** begin **
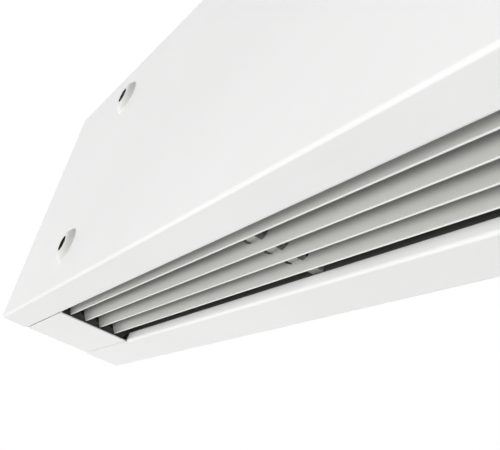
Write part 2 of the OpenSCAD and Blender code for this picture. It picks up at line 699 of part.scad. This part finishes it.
rear_casing();
front_cover();
intake_grille();
end_panel_left();
end_panel_right();
duct_wall_rear();
duct_wall_front();
duct_end_left();
duct_end_right();
tie_bar();
blade(1);  // blade_1
blade(2);  // blade_2
blade(3);  // blade_3
blade(4);  // blade_4
blade_caps(1);  // blade_caps_1
blade_caps(2);  // blade_caps_2
blade_caps(3);  // blade_caps_3
blade_caps(4);  // blade_caps_4
pivot_strip_left();
pivot_strip_right();
pivot_strip_screws();
fan_deck();
fan_housing_left();
fan_housing_right();
inlet_rings();
fan_wheel_left();
fan_wheel_right();
motor_shaft();
motor();
motor_bearings();
motor_cradle();
motor_straps();
capacitor();
capacitor_clip();
terminal_box();
terminal_lid();
terminal_block();
cable_glands();
boss_backing_plates();
hanging_inserts();
cover_screws();
deck_screws();
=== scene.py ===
"""Looks of an air curtain: materials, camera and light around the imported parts. Metres, +Z up."""
import json
import math
import bpy
from mathutils import Matrix, Vector

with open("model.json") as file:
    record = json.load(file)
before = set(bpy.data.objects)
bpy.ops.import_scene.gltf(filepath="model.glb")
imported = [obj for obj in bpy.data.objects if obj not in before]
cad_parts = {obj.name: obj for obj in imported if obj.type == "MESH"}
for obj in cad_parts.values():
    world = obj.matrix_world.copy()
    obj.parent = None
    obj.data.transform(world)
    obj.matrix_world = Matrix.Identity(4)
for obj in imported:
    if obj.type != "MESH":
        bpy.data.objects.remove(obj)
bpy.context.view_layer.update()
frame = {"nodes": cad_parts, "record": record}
MM = 0.001

# ---------------------------------------------------------------- camera
FRAME_W = 500                      # the photograph's width in pixels
FOCAL_PX = 850                     # focal length in those pixels
SENSOR_MM = 36
CENTRE_OFF = (30, 15)              # from the point straight ahead to the frame's centre, in pixels
CAMERA_AT = Vector((0.5153, -0.2493, -0.2217))
CAMERA_RIGHT = Vector((0.46046, 0.83817, 0.2923))
CAMERA_UP = Vector((0.2102, -0.42288, 0.88147))
CLIP_START = 0.01

# ---------------------------------------------------------------- surroundings and lamps
FLOOR_Z = -4.0                     # the unit hangs high over a doorway
FLOOR_SIZE = 90
FLOOR = (0.80, 0.80, 0.795)
FLOOR_LIGHT = (0.83, 0.83, 0.825)
FLOOR_ROUGH = 0.9
FLOOR_GLOW = 0.62                  # light that the floor itself gives to the camera and reflections
BACKDROP = (1, 1, 1, 1)
BACKDROP_LIGHT = 1.0               # strength that the camera and reflections see
WORLD_LIGHT = 0.03                 # strength that reaches the object
AIM = Vector((0, 0, 0.1))
# each lamp: direction towards it, distance, width, height, its share of a white surface's light
LAMPS = {
    "left": ((-0.78, -0.60, -0.19), 6.5, 3.1, 3.0, 0.82),
    "front": ((0.58, -0.70, -0.415), 2.8, 1.3, 0.9, 0.565),
    "under": ((-0.35, 0.52, -0.74), 2.4, 1.2, 1.2, 0.45),
    "back": ((0.40, 0.80, 0.40), 3.5, 2.0, 2.0, 0.75),
    "top": ((0.05, 0.25, 0.95), 2.2, 1.4, 0.9, 0.60),
}

# ---------------------------------------------------------------- colours
WHITE = (0.868, 0.868, 0.864)
WHITE_DEEP = (0.845, 0.845, 0.840)
BLADE = (0.515, 0.517, 0.490)
BLADE_DEEP = (0.485, 0.486, 0.460)
DUCT = (0.088, 0.085, 0.079)
DUCT_LIGHT = (0.105, 0.102, 0.095)
BLACK = (0.014, 0.014, 0.014)
BLACK_LIGHT = (0.022, 0.022, 0.022)
ZINC = (0.52, 0.54, 0.55)
ZINC_LIGHT = (0.66, 0.68, 0.69)
ALLOY = (0.42, 0.43, 0.44)
ALLOY_LIGHT = (0.52, 0.53, 0.54)
STEEL = (0.58, 0.58, 0.57)
STEEL_LIGHT = (0.68, 0.68, 0.67)
PLASTIC = (0.70, 0.70, 0.67)
PLASTIC_LIGHT = (0.76, 0.76, 0.73)

# tints over a base colour: the colour, where it is full and where it has ended
EDGE_HIGHLIGHT = ((0.790, 0.790, 0.770), 0.0047, 0.0051)     # painted highlight: the blades' lower edge painted lighter, by height
BOSS_TONE_AND_SHADE = ((0.775, 0.783, 0.748), -0.0779, -0.0769)   # bosses, by Y; they end at the rear face. Their own greener tone, darkened further as painted shade
HOLE_SHADE = ((0.012, 0.012, 0.012), 0.0083, 0.0085)     # painted shade: the wall holes' inner walls painted near black, by radius
# where the painted shade of the wall holes sits
HOLES_MIDDLE = (0, -1, 0.147)      # one metre off in Y, so that only X and Z are mirrored
HOLES_HALF_WAY = (0.3185, 0.9215, 0.0935)
HOLES_SCALE = (1, 0.3, 1)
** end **
WRITTEN TASK:
The first line to be transcribed is the one containing "rear_casing();", and the last is the one containing "bpy.context.view_layer.update()". Transcribe exactly those lines and nothing else.

FINAL RESULT:
rear_casing();
front_cover();
intake_grille();
end_panel_left();
end_panel_right();
duct_wall_rear();
duct_wall_front();
duct_end_left();
duct_end_right();
tie_bar();
blade(1);  // blade_1
blade(2);  // blade_2
blade(3);  // blade_3
blade(4);  // blade_4
blade_caps(1);  // blade_caps_1
blade_caps(2);  // blade_caps_2
blade_caps(3);  // blade_caps_3
blade_caps(4);  // blade_caps_4
pivot_strip_left();
pivot_strip_right();
pivot_strip_screws();
fan_deck();
fan_housing_left();
fan_housing_right();
inlet_rings();
fan_wheel_left();
fan_wheel_right();
motor_shaft();
motor();
motor_bearings();
motor_cradle();
motor_straps();
capacitor();
capacitor_clip();
terminal_box();
terminal_lid();
terminal_block();
cable_glands();
boss_backing_plates();
hanging_inserts();
cover_screws();
deck_screws();
=== scene.py ===
"""Looks of an air curtain: materials, camera and light around the imported parts. Metres, +Z up."""
import json
import math
import bpy
from mathutils import Matrix, Vector

with open("model.json") as file:
    record = json.load(file)
before = set(bpy.data.objects)
bpy.ops.import_scene.gltf(filepath="model.glb")
imported = [obj for obj in bpy.data.objects if obj not in before]
cad_parts = {obj.name: obj for obj in imported if obj.type == "MESH"}
for obj in cad_parts.values():
    world = obj.matrix_world.copy()
    obj.parent = None
    obj.data.transform(world)
    obj.matrix_world = Matrix.Identity(4)
for obj in imported:
    if obj.type != "MESH":
        bpy.data.objects.remove(obj)
bpy.context.view_layer.update()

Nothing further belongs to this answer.